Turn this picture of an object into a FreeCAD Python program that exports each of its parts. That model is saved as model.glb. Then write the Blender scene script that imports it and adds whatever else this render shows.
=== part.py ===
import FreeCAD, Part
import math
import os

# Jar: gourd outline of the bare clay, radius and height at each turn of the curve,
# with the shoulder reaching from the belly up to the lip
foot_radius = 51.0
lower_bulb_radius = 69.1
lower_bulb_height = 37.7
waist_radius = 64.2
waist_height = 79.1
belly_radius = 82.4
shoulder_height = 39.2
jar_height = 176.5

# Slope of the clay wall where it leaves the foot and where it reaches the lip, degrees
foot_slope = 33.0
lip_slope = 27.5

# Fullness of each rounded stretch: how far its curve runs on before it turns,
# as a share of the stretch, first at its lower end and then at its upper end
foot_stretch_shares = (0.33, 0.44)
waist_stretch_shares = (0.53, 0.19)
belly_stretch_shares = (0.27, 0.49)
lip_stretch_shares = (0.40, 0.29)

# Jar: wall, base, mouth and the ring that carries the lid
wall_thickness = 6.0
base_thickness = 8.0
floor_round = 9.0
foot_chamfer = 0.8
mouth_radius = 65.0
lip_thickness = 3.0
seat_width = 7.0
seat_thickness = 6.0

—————

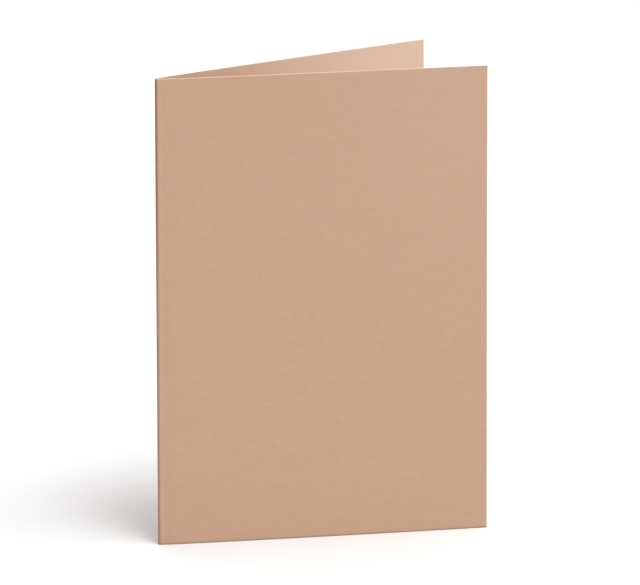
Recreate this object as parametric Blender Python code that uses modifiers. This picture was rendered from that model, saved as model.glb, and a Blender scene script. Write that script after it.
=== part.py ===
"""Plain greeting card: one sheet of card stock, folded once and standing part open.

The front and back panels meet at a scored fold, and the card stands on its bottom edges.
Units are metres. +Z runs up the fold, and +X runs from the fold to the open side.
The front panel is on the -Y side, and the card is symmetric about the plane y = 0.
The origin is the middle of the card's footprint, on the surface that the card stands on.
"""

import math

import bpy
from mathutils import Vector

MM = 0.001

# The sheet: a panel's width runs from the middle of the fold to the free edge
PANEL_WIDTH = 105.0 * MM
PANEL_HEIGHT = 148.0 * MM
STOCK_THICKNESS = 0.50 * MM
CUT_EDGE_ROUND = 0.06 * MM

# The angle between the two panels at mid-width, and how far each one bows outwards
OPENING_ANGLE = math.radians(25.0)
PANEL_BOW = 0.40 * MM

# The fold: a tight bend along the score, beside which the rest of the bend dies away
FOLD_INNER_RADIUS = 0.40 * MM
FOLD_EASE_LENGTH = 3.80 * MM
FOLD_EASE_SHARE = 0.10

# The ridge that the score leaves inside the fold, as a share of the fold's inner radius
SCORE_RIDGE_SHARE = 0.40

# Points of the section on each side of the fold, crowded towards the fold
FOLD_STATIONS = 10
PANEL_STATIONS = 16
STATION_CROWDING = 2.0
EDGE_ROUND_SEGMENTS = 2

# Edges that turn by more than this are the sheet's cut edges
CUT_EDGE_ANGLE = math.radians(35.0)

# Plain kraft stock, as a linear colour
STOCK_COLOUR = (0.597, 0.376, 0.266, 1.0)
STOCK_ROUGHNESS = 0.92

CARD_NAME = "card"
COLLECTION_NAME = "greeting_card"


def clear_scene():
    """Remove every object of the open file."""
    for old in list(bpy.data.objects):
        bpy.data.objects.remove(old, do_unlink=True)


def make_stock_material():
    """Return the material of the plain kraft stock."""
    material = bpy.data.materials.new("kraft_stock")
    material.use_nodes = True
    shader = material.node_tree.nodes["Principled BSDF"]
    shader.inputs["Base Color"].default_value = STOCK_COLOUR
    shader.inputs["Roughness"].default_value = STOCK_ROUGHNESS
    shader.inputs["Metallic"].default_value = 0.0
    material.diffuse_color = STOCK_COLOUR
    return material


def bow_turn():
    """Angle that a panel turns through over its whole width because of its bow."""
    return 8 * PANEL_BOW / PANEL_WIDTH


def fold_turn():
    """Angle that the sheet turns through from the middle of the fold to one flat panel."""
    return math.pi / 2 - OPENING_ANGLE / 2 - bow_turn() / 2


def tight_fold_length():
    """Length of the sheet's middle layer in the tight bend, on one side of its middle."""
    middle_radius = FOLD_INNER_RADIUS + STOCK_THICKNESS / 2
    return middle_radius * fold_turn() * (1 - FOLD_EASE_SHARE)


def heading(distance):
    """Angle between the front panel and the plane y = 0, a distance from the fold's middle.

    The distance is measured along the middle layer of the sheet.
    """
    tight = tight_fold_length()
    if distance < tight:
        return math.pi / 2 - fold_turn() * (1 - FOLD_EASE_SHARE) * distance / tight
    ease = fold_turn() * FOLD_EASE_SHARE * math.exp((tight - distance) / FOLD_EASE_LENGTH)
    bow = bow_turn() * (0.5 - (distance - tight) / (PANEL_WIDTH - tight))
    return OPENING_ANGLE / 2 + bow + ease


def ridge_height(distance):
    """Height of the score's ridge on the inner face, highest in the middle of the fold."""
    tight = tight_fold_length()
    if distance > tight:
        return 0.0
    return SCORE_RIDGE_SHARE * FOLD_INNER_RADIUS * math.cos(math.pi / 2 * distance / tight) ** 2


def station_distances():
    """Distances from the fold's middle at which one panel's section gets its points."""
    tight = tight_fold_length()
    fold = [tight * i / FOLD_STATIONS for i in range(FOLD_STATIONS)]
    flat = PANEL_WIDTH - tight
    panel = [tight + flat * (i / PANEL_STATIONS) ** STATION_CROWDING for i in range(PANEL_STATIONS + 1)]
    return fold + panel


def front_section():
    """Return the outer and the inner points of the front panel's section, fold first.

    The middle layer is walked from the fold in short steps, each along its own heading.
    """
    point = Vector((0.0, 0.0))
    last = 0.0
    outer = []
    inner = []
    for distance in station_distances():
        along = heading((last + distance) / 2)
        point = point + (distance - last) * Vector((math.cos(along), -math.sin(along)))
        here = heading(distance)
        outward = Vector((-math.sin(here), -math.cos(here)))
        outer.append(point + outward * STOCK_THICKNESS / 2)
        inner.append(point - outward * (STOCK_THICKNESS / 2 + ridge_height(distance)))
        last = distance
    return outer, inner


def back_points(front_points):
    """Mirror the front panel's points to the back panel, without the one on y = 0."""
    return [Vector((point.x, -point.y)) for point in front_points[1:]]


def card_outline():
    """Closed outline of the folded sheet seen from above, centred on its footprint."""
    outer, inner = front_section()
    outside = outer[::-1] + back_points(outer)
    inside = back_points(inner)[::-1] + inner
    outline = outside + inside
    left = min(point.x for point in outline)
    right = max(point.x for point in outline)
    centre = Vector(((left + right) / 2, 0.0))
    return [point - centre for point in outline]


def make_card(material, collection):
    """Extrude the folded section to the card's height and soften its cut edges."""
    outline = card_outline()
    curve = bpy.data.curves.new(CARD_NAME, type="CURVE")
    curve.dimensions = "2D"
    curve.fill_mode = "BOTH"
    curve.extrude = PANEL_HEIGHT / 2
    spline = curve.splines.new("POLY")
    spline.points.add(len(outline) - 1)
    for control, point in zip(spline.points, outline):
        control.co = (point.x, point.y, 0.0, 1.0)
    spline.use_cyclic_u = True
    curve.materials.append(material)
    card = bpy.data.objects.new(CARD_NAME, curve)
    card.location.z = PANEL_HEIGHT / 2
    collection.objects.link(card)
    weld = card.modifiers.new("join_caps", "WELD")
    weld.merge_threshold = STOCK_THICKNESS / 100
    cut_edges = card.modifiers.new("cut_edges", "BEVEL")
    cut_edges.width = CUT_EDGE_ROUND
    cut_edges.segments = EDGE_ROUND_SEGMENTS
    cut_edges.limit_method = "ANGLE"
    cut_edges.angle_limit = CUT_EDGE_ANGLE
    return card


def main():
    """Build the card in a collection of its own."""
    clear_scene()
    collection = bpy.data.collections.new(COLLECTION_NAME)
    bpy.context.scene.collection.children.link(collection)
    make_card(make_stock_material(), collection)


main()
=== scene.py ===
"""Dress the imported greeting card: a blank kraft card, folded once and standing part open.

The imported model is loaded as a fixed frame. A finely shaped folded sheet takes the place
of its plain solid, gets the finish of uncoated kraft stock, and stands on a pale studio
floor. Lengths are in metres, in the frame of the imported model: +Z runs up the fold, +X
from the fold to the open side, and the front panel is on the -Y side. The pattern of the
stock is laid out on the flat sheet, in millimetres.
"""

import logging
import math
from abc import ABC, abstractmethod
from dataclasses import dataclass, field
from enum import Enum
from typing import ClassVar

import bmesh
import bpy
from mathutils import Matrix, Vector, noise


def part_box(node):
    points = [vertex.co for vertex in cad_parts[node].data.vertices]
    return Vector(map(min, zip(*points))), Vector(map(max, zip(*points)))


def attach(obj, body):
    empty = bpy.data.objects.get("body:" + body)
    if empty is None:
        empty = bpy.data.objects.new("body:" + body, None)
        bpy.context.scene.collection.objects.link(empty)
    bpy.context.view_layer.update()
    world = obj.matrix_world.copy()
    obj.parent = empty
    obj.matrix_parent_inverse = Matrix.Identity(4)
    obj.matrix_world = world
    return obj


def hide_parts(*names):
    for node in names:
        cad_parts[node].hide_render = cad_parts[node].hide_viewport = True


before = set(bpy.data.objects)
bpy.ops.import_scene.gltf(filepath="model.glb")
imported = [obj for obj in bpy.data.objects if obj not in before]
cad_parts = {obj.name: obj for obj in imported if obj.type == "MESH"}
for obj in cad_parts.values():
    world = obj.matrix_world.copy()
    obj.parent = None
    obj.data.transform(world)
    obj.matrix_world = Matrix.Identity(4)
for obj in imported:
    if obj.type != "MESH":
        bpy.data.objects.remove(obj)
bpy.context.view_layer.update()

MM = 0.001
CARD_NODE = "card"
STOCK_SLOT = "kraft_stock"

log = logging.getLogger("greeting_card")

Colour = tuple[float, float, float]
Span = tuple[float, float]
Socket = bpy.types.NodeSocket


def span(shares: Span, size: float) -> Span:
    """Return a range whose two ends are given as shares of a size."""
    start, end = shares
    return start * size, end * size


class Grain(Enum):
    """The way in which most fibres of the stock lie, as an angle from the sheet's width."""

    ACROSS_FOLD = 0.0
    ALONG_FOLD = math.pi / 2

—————

**DESCRIPTION OF THE TASK**
Taking the records above, retype every line from the one with "return card" down to the one with "from mathutils import Matrix, Vector, noise", exactly and with nothing else.

**RESPONSE TO THIS EXERCISE**
    return card


def main():
    """Build the card in a collection of its own."""
    clear_scene()
    collection = bpy.data.collections.new(COLLECTION_NAME)
    bpy.context.scene.collection.children.link(collection)
    make_card(make_stock_material(), collection)


main()
=== scene.py ===
"""Dress the imported greeting card: a blank kraft card, folded once and standing part open.

The imported model is loaded as a fixed frame. A finely shaped folded sheet takes the place
of its plain solid, gets the finish of uncoated kraft stock, and stands on a pale studio
floor. Lengths are in metres, in the frame of the imported model: +Z runs up the fold, +X
from the fold to the open side, and the front panel is on the -Y side. The pattern of the
stock is laid out on the flat sheet, in millimetres.
"""

import logging
import math
from abc import ABC, abstractmethod
from dataclasses import dataclass, field
from enum import Enum
from typing import ClassVar

import bmesh
import bpy
from mathutils import Matrix, Vector, noise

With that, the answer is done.